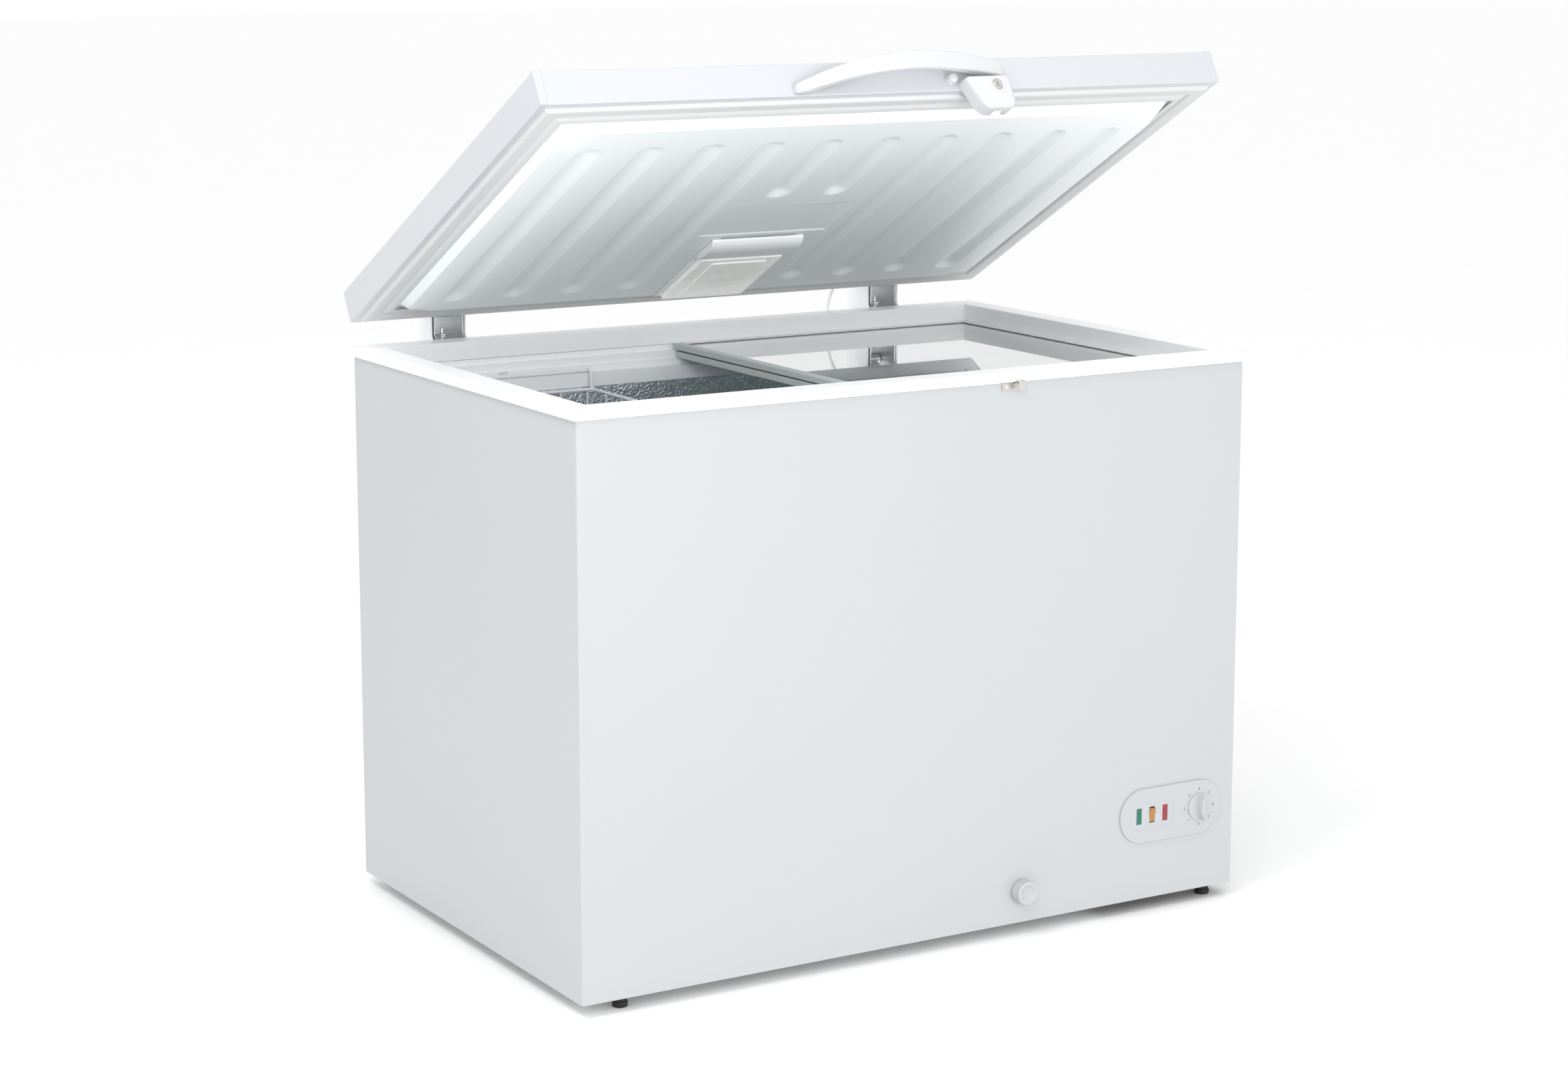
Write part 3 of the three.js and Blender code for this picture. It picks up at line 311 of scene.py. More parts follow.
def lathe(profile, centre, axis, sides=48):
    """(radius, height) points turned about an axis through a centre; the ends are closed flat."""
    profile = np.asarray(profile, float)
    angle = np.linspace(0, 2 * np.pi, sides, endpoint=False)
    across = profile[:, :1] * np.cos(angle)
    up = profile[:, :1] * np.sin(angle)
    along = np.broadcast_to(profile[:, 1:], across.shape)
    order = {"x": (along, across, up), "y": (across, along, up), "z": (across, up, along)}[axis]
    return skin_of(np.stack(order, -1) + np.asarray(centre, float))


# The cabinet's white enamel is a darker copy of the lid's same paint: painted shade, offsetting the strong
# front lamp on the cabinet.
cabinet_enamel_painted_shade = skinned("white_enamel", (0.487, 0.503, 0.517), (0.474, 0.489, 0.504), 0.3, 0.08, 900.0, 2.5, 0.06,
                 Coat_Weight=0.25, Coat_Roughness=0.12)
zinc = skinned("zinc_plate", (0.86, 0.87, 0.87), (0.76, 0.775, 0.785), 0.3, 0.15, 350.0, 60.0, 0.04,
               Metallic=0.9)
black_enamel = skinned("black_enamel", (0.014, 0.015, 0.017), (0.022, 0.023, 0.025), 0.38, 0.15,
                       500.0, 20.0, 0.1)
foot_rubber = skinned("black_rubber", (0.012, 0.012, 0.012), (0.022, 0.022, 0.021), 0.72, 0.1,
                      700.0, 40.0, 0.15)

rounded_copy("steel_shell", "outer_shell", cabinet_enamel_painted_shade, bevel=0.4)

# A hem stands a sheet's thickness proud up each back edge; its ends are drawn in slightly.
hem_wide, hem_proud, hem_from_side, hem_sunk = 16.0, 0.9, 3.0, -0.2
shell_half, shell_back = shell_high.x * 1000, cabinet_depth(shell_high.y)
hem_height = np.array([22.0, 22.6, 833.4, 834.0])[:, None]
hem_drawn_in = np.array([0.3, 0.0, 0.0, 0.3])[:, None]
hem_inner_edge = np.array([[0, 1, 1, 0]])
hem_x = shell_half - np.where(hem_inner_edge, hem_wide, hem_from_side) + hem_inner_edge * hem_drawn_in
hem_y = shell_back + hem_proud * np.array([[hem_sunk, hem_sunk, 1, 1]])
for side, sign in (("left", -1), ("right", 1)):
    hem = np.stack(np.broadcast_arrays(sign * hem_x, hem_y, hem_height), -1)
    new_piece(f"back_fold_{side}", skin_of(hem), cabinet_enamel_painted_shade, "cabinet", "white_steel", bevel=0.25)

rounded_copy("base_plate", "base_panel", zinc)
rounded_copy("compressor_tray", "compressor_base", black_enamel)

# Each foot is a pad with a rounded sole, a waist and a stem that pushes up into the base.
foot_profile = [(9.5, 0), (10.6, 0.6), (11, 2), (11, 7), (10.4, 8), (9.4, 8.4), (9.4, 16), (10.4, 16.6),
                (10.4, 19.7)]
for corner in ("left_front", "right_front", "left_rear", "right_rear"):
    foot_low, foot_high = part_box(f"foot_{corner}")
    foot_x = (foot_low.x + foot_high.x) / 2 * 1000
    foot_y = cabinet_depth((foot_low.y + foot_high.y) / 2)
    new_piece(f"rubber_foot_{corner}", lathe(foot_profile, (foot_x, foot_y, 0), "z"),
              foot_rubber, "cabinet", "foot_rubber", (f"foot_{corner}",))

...

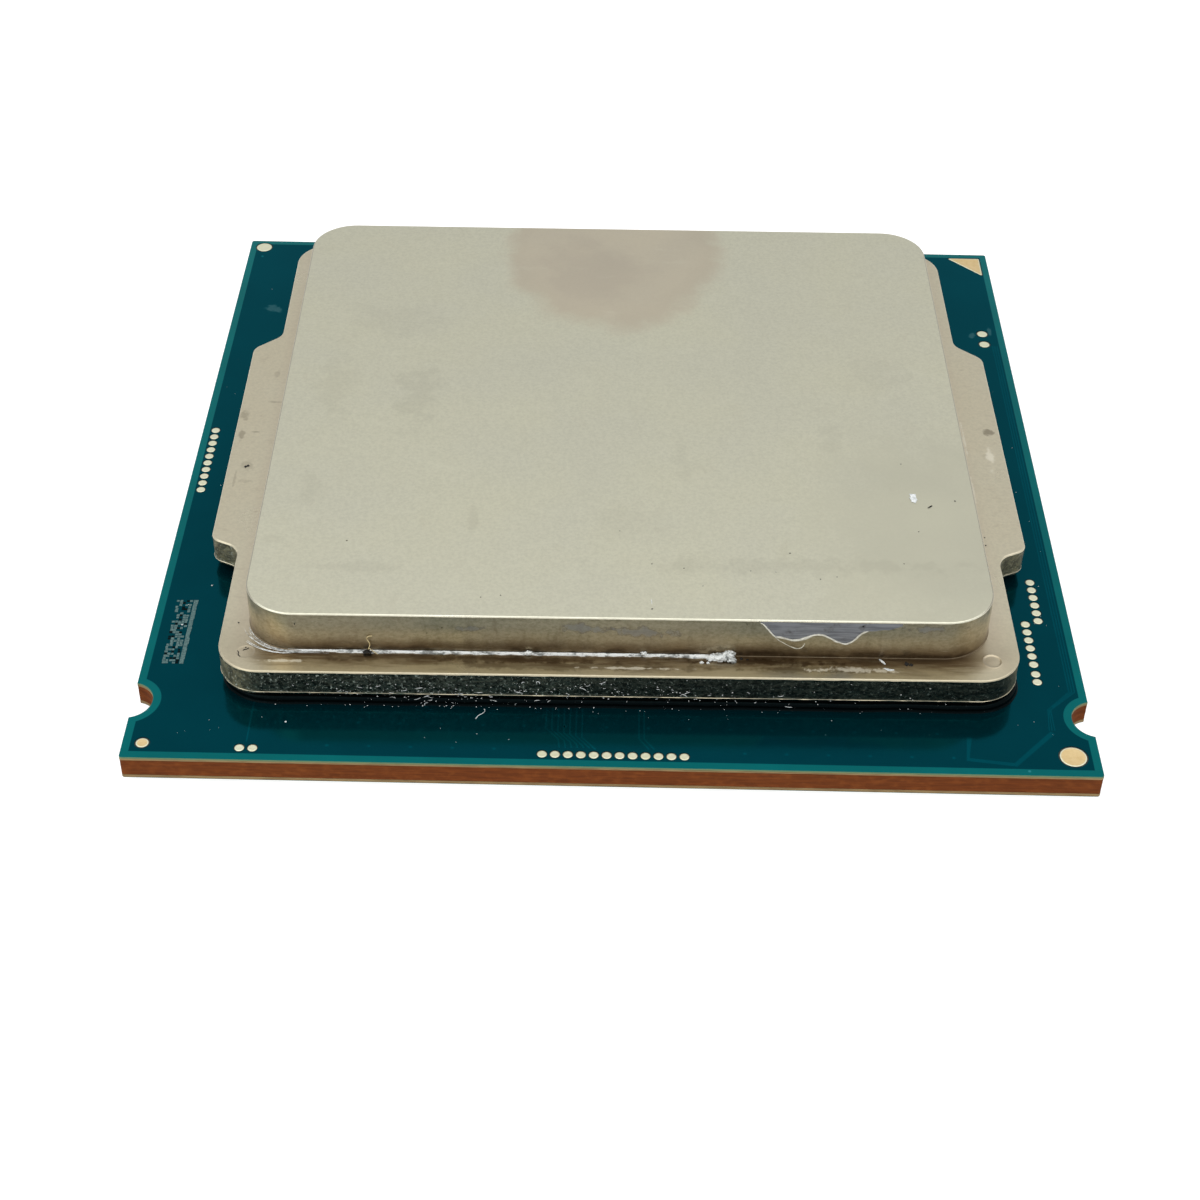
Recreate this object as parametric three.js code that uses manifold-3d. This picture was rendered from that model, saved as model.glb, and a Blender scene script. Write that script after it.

### [What the exercise asks]
Extract from the records above the lines from the one containing "Write part 3" to the one containing "return skin_of(np.stack(order, -1)", both lines included, exactly as they appear and with nothing else.

### [Exercise answer]
Write part 3 of the three.js and Blender code for this picture. It picks up at line 311 of scene.py. More parts follow.
def lathe(profile, centre, axis, sides=48):
    """(radius, height) points turned about an axis through a centre; the ends are closed flat."""
    profile = np.asarray(profile, float)
    angle = np.linspace(0, 2 * np.pi, sides, endpoint=False)
    across = profile[:, :1] * np.cos(angle)
    up = profile[:, :1] * np.sin(angle)
    along = np.broadcast_to(profile[:, 1:], across.shape)
    order = {"x": (along, across, up), "y": (across, along, up), "z": (across, up, along)}[axis]
    return skin_of(np.stack(order, -1) + np.asarray(centre, float))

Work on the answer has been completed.